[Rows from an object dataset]
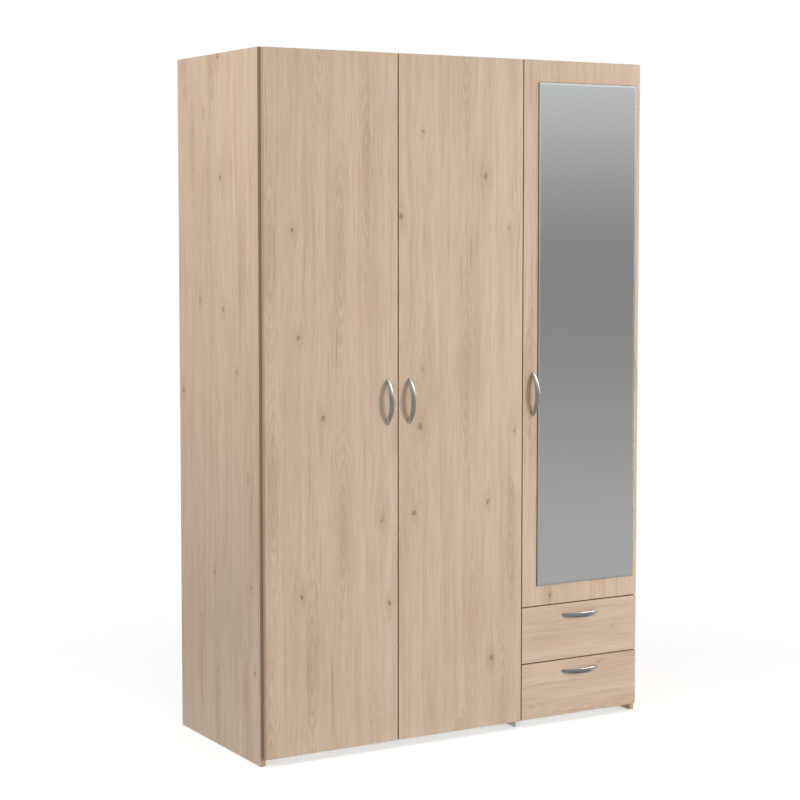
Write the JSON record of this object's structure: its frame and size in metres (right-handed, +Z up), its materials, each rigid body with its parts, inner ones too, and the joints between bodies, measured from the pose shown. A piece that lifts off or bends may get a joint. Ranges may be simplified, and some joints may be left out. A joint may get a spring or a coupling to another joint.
{
  "type": "wardrobe with doors",
  "caption": "Free-standing wardrobe with hinged plain doors over a hanging space, a mirror door over a shelved column, and drawers below the mirror.",
  "frame": {"origin": "floor level, at the middle of the width and of the whole depth from the handles to the back", "axes": "+Z up, +X to the mirror door's side, the doors face -Y"},
  "size_m": [1.2, 0.5462, 1.85],
  "materials": {
    "oak_board": "satin melamine, light oak decor",
    "white_board": "satin melamine, white",
    "back_sheet": "white-faced hardboard",
    "drawer_board": "matte paper foil, off-white",
    "mirror_glass": "polished silvered glass",
    "handle_metal": "satin silver-grey",
    "hinge_steel": "nickel-plated pressed steel",
    "rail_steel": "bright chrome",
    "white_plastic": "moulded white plastic"
  },
  "bodies": {
    "carcase": {"left_side_panel": "oak_board", "right_side_panel": "oak_board", "partition": "white_board", "top_panel": "oak_board", "wide_bottom_panel": "white_board", "narrow_bottom_panel": "white_board", "wide_plinth": "white_board", "narrow_plinth": "white_board", "hat_shelf": "white_board", "drawer_top_shelf": "white_board", "lower_loose_shelf": "white_board", "upper_loose_shelf": "white_board", "left_back_sheet": "back_sheet", "middle_back_sheet": "back_sheet", "right_back_sheet": "back_sheet", "back_joining_strip": "white_plastic", "hanging_rail": "rail_steel", "left_rail_socket": "white_plastic", "right_rail_socket": "white_plastic", "left_door_hinge_arm_bottom": "hinge_steel", "left_door_hinge_arm_middle": "hinge_steel", "left_door_hinge_arm_top": "hinge_steel", "middle_door_hinge_arm_bottom": "hinge_steel", "middle_door_hinge_arm_middle": "hinge_steel", "middle_door_hinge_arm_top": "hinge_steel", "mirror_door_hinge_arm_bottom": "hinge_steel", "mirror_door_hinge_arm_middle": "hinge_steel", "mirror_door_hinge_arm_top": "hinge_steel", "lower_drawer_left_runner": "white_plastic", "lower_drawer_right_runner": "white_plastic", "upper_drawer_left_runner": "white_plastic", "upper_drawer_right_runner": "white_plastic"},
    "left_door": {"left_door_panel": "oak_board", "left_door_handle": "handle_metal", "left_door_hinge_cup_bottom": "hinge_steel", "left_door_hinge_cup_middle": "hinge_steel", "left_door_hinge_cup_top": "hinge_steel"},
    "middle_door": {"middle_door_panel": "oak_board", "middle_door_handle": "handle_metal", "middle_door_hinge_cup_bottom": "hinge_steel", "middle_door_hinge_cup_middle": "hinge_steel", "middle_door_hinge_cup_top": "hinge_steel"},
    "mirror_door": {"mirror_door_panel": "oak_board", "mirror_door_handle": "handle_metal", "mirror_door_hinge_cup_bottom": "hinge_steel", "mirror_door_hinge_cup_middle": "hinge_steel", "mirror_door_hinge_cup_top": "hinge_steel", "mirror_glass": "mirror_glass"},
    "lower_drawer": {"lower_drawer_front": "oak_board", "lower_drawer_handle": "handle_metal", "lower_drawer_left_side": "drawer_board", "lower_drawer_right_side": "drawer_board", "lower_drawer_back": "drawer_board", "lower_drawer_bottom": "back_sheet"},
    "upper_drawer": {"upper_drawer_front": "oak_board", "upper_drawer_handle": "handle_metal", "upper_drawer_left_side": "drawer_board", "upper_drawer_right_side": "drawer_board", "upper_drawer_back": "drawer_board", "upper_drawer_bottom": "back_sheet"}
  },
  "joints": [
    {"name": "left_door_hinge", "type": "hinge", "parent": "carcase", "child": "left_door", "pos_m": [-0.586, -0.23865, 0.935], "axis": [0, 0, -1], "range_deg": [0, 95]},
    {"name": "middle_door_hinge", "type": "hinge", "parent": "carcase", "child": "middle_door", "pos_m": [0.19033, -0.23865, 0.935], "axis": [0, 0, 1], "range_deg": [0, 90]},
    {"name": "mirror_door_hinge", "type": "hinge", "parent": "carcase", "child": "mirror_door", "pos_m": [0.586, -0.23865, 1.0945], "axis": [0, 0, 1], "range_deg": [0, 95]},
    {"name": "lower_drawer_slide", "type": "slide", "parent": "carcase", "child": "lower_drawer", "axis": [0, -1, 0], "range_m": [0, 0.3]},
    {"name": "upper_drawer_slide", "type": "slide", "parent": "carcase", "child": "upper_drawer", "axis": [0, -1, 0], "range_m": [0, 0.3]}
  ]
}
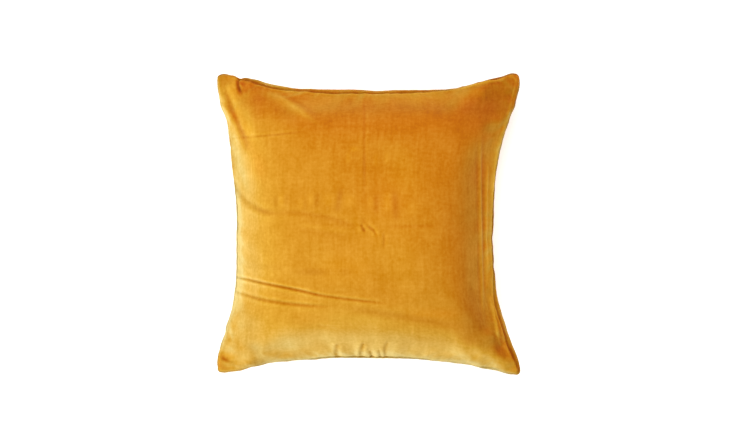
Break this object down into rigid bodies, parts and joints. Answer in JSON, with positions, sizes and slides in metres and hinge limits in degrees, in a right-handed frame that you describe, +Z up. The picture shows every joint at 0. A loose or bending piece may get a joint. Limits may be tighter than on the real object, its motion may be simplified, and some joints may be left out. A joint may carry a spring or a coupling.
{
  "type": "cushion cover",
  "caption": "Square velvet cushion cover, filled: crowned front and back panels joined by one plain seam, with drawn-in sides, pointed tips and soft creases.",
  "frame": {"origin": "middle of the cushion's box, on the surface that it rests on", "axes": "+Z up out of the front panel, through the thickness; +Y towards the top edge of the front; +X to its right"},
  "size_m": [0.4796, 0.4778, 0.156],
  "materials": {
    "velvet": "short-pile cotton velvet, golden mustard, brighter where it turns away from the eye"
  },
  "bodies": {
    "root": {"cushion_cover": "velvet"}
  },
  "joints": []
}
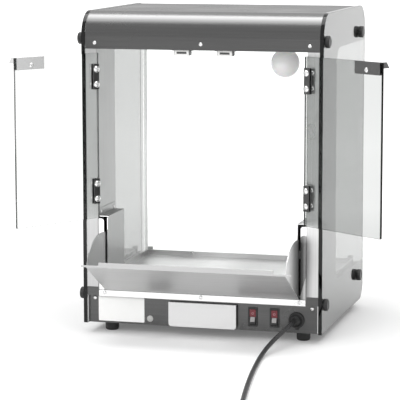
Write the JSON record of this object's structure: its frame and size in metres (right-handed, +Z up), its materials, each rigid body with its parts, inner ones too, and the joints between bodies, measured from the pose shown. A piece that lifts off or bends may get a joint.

**What you are asked to do**
Each line from the one containing "Break this object" to the final line of the entries above must be returned exactly, and no other line may appear.

**Solved problem**
Break this object down into rigid bodies, parts and joints. Answer in JSON, with positions, sizes and slides in metres and hinge limits in degrees, in a right-handed frame that you describe, +Z up. The picture shows every joint at 0. A loose or bending piece may get a joint. Limits may be tighter than on the real object, its motion may be simplified, and some joints may be left out. A joint may carry a spring or a coupling.
{
  "type": "cushion cover",
  "caption": "Square velvet cushion cover, filled: crowned front and back panels joined by one plain seam, with drawn-in sides, pointed tips and soft creases.",
  "frame": {"origin": "middle of the cushion's box, on the surface that it rests on", "axes": "+Z up out of the front panel, through the thickness; +Y towards the top edge of the front; +X to its right"},
  "size_m": [0.4796, 0.4778, 0.156],
  "materials": {
    "velvet": "short-pile cotton velvet, golden mustard, brighter where it turns away from the eye"
  },
  "bodies": {
    "root": {"cushion_cover": "velvet"}
  },
  "joints": []
}
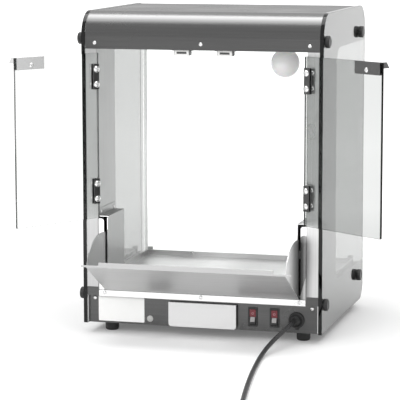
Write the JSON record of this object's structure: its frame and size in metres (right-handed, +Z up), its materials, each rigid body with its parts, inner ones too, and the joints between bodies, measured from the pose shown. A piece that lifts off or bends may get a joint.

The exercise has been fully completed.